- TASK OBJECTIVE -
Print the entire listing. Each line must match the original exactly.

■ ■ ■ ■ ■

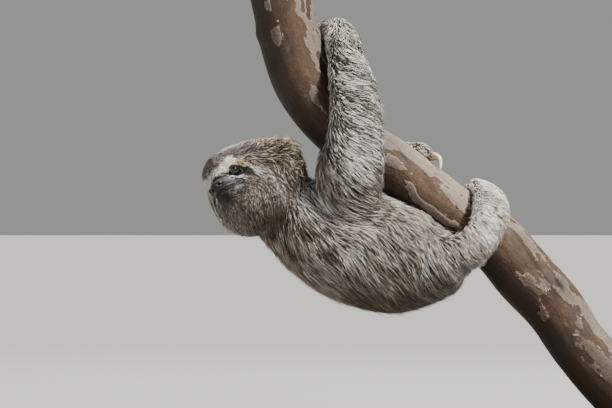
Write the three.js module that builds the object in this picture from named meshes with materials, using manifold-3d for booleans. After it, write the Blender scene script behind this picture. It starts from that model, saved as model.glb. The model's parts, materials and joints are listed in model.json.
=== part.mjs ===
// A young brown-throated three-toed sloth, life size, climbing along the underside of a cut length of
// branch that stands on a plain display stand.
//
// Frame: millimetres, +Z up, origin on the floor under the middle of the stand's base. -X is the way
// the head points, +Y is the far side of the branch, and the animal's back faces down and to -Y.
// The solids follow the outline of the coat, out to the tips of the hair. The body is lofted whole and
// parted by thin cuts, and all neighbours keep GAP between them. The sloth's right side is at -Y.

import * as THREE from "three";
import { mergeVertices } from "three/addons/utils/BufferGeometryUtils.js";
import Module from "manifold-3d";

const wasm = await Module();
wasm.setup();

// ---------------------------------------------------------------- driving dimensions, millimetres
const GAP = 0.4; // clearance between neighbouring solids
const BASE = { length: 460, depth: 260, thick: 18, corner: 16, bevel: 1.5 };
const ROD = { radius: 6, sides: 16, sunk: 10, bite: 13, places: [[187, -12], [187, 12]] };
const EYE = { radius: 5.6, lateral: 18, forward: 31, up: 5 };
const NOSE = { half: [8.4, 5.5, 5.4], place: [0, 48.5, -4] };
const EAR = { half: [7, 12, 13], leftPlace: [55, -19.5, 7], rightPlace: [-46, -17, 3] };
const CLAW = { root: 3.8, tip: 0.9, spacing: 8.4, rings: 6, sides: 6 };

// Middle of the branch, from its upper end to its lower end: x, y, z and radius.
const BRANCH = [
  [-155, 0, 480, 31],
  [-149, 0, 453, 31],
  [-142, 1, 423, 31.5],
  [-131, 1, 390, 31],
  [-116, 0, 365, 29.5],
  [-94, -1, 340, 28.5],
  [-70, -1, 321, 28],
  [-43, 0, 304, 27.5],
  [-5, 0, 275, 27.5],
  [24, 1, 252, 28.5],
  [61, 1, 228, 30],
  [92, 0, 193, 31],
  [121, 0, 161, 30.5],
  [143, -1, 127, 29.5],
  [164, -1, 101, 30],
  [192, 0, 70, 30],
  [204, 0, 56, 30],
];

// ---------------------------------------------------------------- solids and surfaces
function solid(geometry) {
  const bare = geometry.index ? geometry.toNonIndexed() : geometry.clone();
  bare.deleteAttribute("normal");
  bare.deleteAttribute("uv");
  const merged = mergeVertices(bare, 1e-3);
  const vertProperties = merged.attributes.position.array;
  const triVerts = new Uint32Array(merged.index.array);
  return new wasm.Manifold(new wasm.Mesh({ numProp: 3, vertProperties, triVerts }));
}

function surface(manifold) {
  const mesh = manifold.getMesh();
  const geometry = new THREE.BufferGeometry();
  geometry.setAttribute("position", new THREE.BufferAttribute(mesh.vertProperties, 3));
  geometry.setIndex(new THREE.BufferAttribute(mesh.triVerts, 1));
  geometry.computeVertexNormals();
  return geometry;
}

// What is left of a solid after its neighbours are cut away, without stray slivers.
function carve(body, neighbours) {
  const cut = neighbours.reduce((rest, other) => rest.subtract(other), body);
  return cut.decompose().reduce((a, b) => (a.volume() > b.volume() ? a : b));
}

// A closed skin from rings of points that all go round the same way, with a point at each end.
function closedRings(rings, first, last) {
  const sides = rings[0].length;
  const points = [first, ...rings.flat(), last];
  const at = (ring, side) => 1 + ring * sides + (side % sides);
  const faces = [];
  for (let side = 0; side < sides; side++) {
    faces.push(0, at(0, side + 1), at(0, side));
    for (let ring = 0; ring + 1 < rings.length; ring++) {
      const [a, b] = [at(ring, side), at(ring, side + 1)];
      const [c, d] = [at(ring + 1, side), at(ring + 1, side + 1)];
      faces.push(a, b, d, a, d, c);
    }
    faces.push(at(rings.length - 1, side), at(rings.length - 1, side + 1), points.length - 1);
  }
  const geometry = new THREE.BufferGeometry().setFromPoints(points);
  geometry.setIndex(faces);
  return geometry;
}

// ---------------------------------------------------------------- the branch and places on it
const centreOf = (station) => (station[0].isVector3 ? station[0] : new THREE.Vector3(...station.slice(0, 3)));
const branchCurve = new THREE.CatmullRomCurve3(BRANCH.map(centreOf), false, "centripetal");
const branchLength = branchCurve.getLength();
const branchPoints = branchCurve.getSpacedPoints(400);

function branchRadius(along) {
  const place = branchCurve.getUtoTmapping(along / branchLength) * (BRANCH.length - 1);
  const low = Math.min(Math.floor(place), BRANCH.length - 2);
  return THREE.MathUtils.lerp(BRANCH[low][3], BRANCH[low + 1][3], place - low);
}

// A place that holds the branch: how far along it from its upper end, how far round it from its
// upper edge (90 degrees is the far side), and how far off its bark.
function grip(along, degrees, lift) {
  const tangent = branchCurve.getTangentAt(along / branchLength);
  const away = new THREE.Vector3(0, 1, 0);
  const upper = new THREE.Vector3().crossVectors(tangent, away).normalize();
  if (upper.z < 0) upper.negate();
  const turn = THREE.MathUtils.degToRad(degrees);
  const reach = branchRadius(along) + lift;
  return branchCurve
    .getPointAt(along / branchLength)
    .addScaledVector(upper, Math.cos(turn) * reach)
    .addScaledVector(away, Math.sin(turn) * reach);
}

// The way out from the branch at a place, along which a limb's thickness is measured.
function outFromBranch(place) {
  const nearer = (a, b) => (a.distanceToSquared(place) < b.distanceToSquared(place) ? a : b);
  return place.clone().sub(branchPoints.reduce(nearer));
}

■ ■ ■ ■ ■

- OUTPUT FOR THIS TASK -
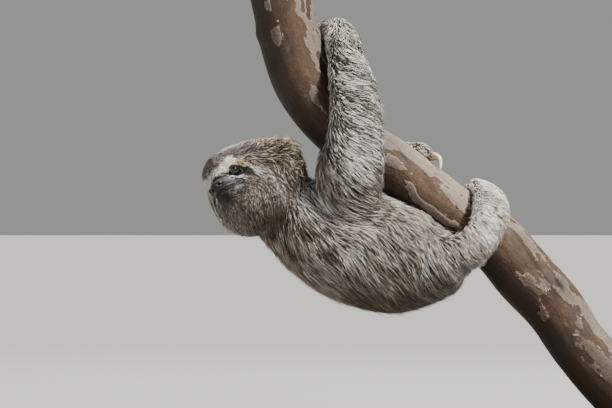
Write the three.js module that builds the object in this picture from named meshes with materials, using manifold-3d for booleans. After it, write the Blender scene script behind this picture. It starts from that model, saved as model.glb. The model's parts, materials and joints are listed in model.json.
=== part.mjs ===
// A young brown-throated three-toed sloth, life size, climbing along the underside of a cut length of
// branch that stands on a plain display stand.
//
// Frame: millimetres, +Z up, origin on the floor under the middle of the stand's base. -X is the way
// the head points, +Y is the far side of the branch, and the animal's back faces down and to -Y.
// The solids follow the outline of the coat, out to the tips of the hair. The body is lofted whole and
// parted by thin cuts, and all neighbours keep GAP between them. The sloth's right side is at -Y.

import * as THREE from "three";
import { mergeVertices } from "three/addons/utils/BufferGeometryUtils.js";
import Module from "manifold-3d";

const wasm = await Module();
wasm.setup();

// ---------------------------------------------------------------- driving dimensions, millimetres
const GAP = 0.4; // clearance between neighbouring solids
const BASE = { length: 460, depth: 260, thick: 18, corner: 16, bevel: 1.5 };
const ROD = { radius: 6, sides: 16, sunk: 10, bite: 13, places: [[187, -12], [187, 12]] };
const EYE = { radius: 5.6, lateral: 18, forward: 31, up: 5 };
const NOSE = { half: [8.4, 5.5, 5.4], place: [0, 48.5, -4] };
const EAR = { half: [7, 12, 13], leftPlace: [55, -19.5, 7], rightPlace: [-46, -17, 3] };
const CLAW = { root: 3.8, tip: 0.9, spacing: 8.4, rings: 6, sides: 6 };

// Middle of the branch, from its upper end to its lower end: x, y, z and radius.
const BRANCH = [
  [-155, 0, 480, 31],
  [-149, 0, 453, 31],
  [-142, 1, 423, 31.5],
  [-131, 1, 390, 31],
  [-116, 0, 365, 29.5],
  [-94, -1, 340, 28.5],
  [-70, -1, 321, 28],
  [-43, 0, 304, 27.5],
  [-5, 0, 275, 27.5],
  [24, 1, 252, 28.5],
  [61, 1, 228, 30],
  [92, 0, 193, 31],
  [121, 0, 161, 30.5],
  [143, -1, 127, 29.5],
  [164, -1, 101, 30],
  [192, 0, 70, 30],
  [204, 0, 56, 30],
];

// ---------------------------------------------------------------- solids and surfaces
function solid(geometry) {
  const bare = geometry.index ? geometry.toNonIndexed() : geometry.clone();
  bare.deleteAttribute("normal");
  bare.deleteAttribute("uv");
  const merged = mergeVertices(bare, 1e-3);
  const vertProperties = merged.attributes.position.array;
  const triVerts = new Uint32Array(merged.index.array);
  return new wasm.Manifold(new wasm.Mesh({ numProp: 3, vertProperties, triVerts }));
}

function surface(manifold) {
  const mesh = manifold.getMesh();
  const geometry = new THREE.BufferGeometry();
  geometry.setAttribute("position", new THREE.BufferAttribute(mesh.vertProperties, 3));
  geometry.setIndex(new THREE.BufferAttribute(mesh.triVerts, 1));
  geometry.computeVertexNormals();
  return geometry;
}

// What is left of a solid after its neighbours are cut away, without stray slivers.
function carve(body, neighbours) {
  const cut = neighbours.reduce((rest, other) => rest.subtract(other), body);
  return cut.decompose().reduce((a, b) => (a.volume() > b.volume() ? a : b));
}

// A closed skin from rings of points that all go round the same way, with a point at each end.
function closedRings(rings, first, last) {
  const sides = rings[0].length;
  const points = [first, ...rings.flat(), last];
  const at = (ring, side) => 1 + ring * sides + (side % sides);
  const faces = [];
  for (let side = 0; side < sides; side++) {
    faces.push(0, at(0, side + 1), at(0, side));
    for (let ring = 0; ring + 1 < rings.length; ring++) {
      const [a, b] = [at(ring, side), at(ring, side + 1)];
      const [c, d] = [at(ring + 1, side), at(ring + 1, side + 1)];
      faces.push(a, b, d, a, d, c);
    }
    faces.push(at(rings.length - 1, side), at(rings.length - 1, side + 1), points.length - 1);
  }
  const geometry = new THREE.BufferGeometry().setFromPoints(points);
  geometry.setIndex(faces);
  return geometry;
}

// ---------------------------------------------------------------- the branch and places on it
const centreOf = (station) => (station[0].isVector3 ? station[0] : new THREE.Vector3(...station.slice(0, 3)));
const branchCurve = new THREE.CatmullRomCurve3(BRANCH.map(centreOf), false, "centripetal");
const branchLength = branchCurve.getLength();
const branchPoints = branchCurve.getSpacedPoints(400);

function branchRadius(along) {
  const place = branchCurve.getUtoTmapping(along / branchLength) * (BRANCH.length - 1);
  const low = Math.min(Math.floor(place), BRANCH.length - 2);
  return THREE.MathUtils.lerp(BRANCH[low][3], BRANCH[low + 1][3], place - low);
}

// A place that holds the branch: how far along it from its upper end, how far round it from its
// upper edge (90 degrees is the far side), and how far off its bark.
function grip(along, degrees, lift) {
  const tangent = branchCurve.getTangentAt(along / branchLength);
  const away = new THREE.Vector3(0, 1, 0);
  const upper = new THREE.Vector3().crossVectors(tangent, away).normalize();
  if (upper.z < 0) upper.negate();
  const turn = THREE.MathUtils.degToRad(degrees);
  const reach = branchRadius(along) + lift;
  return branchCurve
    .getPointAt(along / branchLength)
    .addScaledVector(upper, Math.cos(turn) * reach)
    .addScaledVector(away, Math.sin(turn) * reach);
}

// The way out from the branch at a place, along which a limb's thickness is measured.
function outFromBranch(place) {
  const nearer = (a, b) => (a.distanceToSquared(place) < b.distanceToSquared(place) ? a : b);
  return place.clone().sub(branchPoints.reduce(nearer));
}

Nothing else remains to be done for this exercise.